Dans un débat que les a opposés dans l’édition du journal Le Figaro du 12 octobre 2015, Alain Finkielkraut et Pierre Manent présentent des analyses différentes sur le défi que représente la poussée de l’islam dans une nation faible.

A. Finkielkraut constate que pour la première fois dans notre histoire l’immigration est en échec. Il explique que la laïcité n’est pas la séparation du temporel et du spirituel, mais celle du spirituel et du religieux. Une séparation que l’Eglise catholique a fini par admettre, mais qui est refusée par certains jeunes musulmans, tentés « de placer la vie de l’esprit sous la tutelle de la religion ». Il considère que, face à des revendications qui portent atteinte à ce qui est notre identité, il convient d’être ferme, de ne rien céder et de ne pas écouter ceux qui nous accusent de faire des lois liberticides.

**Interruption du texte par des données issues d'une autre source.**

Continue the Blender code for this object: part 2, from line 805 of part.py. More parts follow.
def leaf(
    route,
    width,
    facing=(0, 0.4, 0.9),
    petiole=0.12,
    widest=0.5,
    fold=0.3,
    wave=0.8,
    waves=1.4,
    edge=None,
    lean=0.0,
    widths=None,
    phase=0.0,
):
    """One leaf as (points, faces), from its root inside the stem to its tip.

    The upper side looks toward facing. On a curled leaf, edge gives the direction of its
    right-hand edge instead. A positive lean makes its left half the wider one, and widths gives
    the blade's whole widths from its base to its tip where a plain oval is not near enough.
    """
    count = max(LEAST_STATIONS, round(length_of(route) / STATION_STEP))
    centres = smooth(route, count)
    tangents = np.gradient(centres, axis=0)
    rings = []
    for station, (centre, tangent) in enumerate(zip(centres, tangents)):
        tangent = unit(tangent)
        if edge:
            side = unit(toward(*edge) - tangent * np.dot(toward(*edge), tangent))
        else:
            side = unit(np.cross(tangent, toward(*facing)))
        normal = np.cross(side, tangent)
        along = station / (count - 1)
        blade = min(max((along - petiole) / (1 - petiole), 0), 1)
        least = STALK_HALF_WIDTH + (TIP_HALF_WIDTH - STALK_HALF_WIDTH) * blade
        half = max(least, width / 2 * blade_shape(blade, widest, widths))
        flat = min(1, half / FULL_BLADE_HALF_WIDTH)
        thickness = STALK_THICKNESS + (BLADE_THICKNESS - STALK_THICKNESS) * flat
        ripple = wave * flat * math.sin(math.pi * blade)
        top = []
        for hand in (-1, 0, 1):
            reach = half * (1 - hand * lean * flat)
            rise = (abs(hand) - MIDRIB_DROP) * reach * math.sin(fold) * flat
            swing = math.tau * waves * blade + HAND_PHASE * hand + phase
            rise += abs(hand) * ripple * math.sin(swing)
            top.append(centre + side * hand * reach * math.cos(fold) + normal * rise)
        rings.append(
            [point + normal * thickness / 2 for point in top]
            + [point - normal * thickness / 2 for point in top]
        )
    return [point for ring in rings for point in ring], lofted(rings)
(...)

Pour P. Manent, ce qui fait de l’islam un défi est qu’il lie de manière inextricable une question de politique intérieure et une question de politique extérieure ; le problème principal étant « notre impuissance croissante à penser et à vouloir un projet commun ». Il constate que la laïcité « a consisté à retirer à l’Eglise catholique tout ce qui faisait d’elle encore un pouvoir quasi politique », mais qu’elle n’a pas cherché à « dissoudre la religion dans la société laïque afin que la vie sociale puisse se conduire comme s’il n’y avait pas de religion ». Or, c’est ce qu’on demande à la laïcité d’accomplir aujourd’hui avec l’islam. Le problème est de « faire entrer, dans une société qui a une certaine façon de vivre, des mœurs en effet très différentes ». Il convient donc de faire des concessions et de céder sur certains points à l’islam (par exemple, des horaires de piscine distincts pour les garçons et les filles dont les parents le souhaitent).

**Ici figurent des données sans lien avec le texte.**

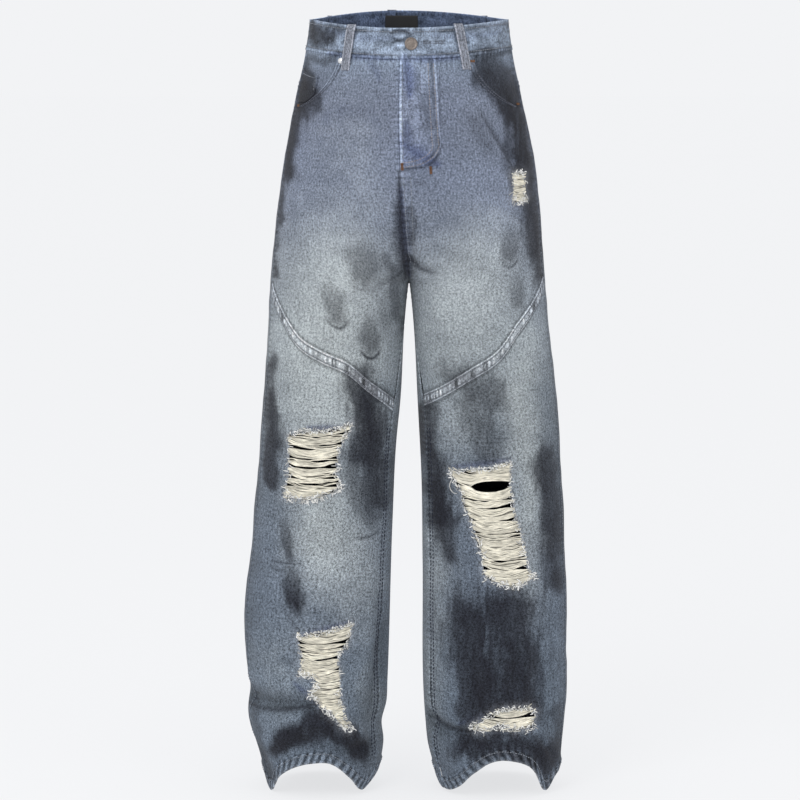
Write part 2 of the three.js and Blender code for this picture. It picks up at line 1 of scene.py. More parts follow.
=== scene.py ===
"""Ripped wide-leg jeans, standing open as they are worn.

+Z is up, the front faces -Y, the wearer's right leg is on the -X side, and the origin is the
middle of the waist opening. The cloth is worked out in millimetres and put into the meshes in
metres. A point of the cloth has a side (-1 right leg, +1 left leg), a place v round that leg
(0 outermost, rising to 1 over the front, falling to -1 over the back, and below -1 on round the
inside of the leg on to the front) and a height z.
"""
import bpy
import numpy as np
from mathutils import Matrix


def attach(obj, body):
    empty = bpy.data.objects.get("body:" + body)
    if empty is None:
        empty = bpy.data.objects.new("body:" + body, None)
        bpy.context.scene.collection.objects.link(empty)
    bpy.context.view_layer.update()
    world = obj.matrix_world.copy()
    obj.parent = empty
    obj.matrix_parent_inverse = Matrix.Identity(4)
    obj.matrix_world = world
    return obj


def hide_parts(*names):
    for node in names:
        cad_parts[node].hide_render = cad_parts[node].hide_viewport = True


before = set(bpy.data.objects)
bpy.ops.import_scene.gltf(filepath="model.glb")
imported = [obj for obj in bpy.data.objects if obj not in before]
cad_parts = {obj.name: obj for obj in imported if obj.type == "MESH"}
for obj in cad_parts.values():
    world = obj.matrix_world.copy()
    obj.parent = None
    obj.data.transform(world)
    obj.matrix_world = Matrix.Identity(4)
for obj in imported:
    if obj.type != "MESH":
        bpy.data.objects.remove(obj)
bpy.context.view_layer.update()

MM = 0.001
RIGHT, LEFT = -1, 1
SIDES = {RIGHT: "right", LEFT: "left"}

# ---- Sizes of the garment ------------------------------------------------------------------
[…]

Le débat entre A. Finkielkraut et P. Manent a inspiré au philosophe Abdennour Bidar une réflexion qui est publiée dans l’édition du 28 octobre 2015 du journal Le Monde. Il souscrit à l’analyse de P. Manent selon laquelle l’irruption de l’islam révèle et aggrave notre désorientation générale, notre incapacité à penser un projet commun, mais que « cette désorientation existe indépendamment de l’islam ». L’islam serait moins déstabilisant, si nous-mêmes nous n’étions pas devenus plus fragiles. Les idéaux de l’Occident ne suffisent plus à produire des sociétés justes, tandis que l’islam lui-même est en crise profonde. « L’Occident n’a plus les moyens d’être ce cap de l’humanité dont Jacques Derrida parlait naguère ». Nous devons régénérer nos valeurs par la contribution de tous les héritages humanistes d’Orient pour éviter l’illusion que nous pouvons « fabriquer de l’universel tout seul ». L’islam n’est pas notre ennemi, mais il nous interpelle sur le plan spirituel. Nous avons en commun avec l’islam un défi : « trouver une vie spirituelle qui fonde l’univers éthique et politique des droits de l’homme…une vision de nous-mêmes qui nous élève au-dessus de notre ego ordinaire…l’aspiration personnelle à nous accomplir au sommet de nos possibilités…donner à chaque être humain les moyens de cultiver sa propre part d’infini ». La modernité a coupé l’accès à l’idée de transcendance qui habite au cœur de l’humain. « Notre crise majeure n’est ni économique, ni financière, ni écologique, ni sociopolitique, ni géopolitique : c’est une crise spirituelle d’absence radicale - dans les élites et les masses – de vision d’un sublime dans l’homme qui serait partageable entre tous ». L’islam, « avec son sacré rigidifié dans le dogmatisme et le formalisme wahhabite, est le frère en miroir de notre Occident au sacré dilué dans le relativisme et le désenchantement généralisé ». La laïcité est une chance « pour chercher tous, avec nos musulmans, dans le respect et la compréhension mutuelle, ce qui en amont de la dignité de la personne humaine la fonde spirituellement ».

Interrogée par le journal Le figaro (publication du 6 novembre 2015) sur l'existence de cette crise spirituelle qui expliquerait la difficulté à intégrer l'islam (position qui serait commune à P. Manent et A. Bidar), Catherine Kintzler souligne que ces deux auteurs "ne se placent pas dans une même catégorie de pensée". Elle constate que cette crise, spirituelle ou non, n'est pas propre à la France. Pour elle, "personne n'accède par lui-même et spontanément à une culture: il faut pour cela des dispositifs de transmission...Et il est bon que ces dispositifs soient à proprement parler critiques, qu'ils ne reposent pas uniquement sur une imprégnation coutumière et sociale qui divise l'humanité en groupes identitaires. J'entends ici par dispositif critique une appropriation des savoirs, de l'usage de la raison, qui repose sur la possibilité d'un détour, d'une mise à distance vis à vis de ce qu'on croit être, de ce qu'on croit penser, sur la capacité à se fâcher un peu avec soi-même, sur un dépaysement: cet exercice de l'esprit n'est pas nécessairement une spiritualité - terme qui peut parfois désigner une soumission à l'autorité d'autrui et qui résonne souvent comme une exclusion de tout courant d'incroyance - il ne requiert pas nécessairement un rapport avec une transcendance".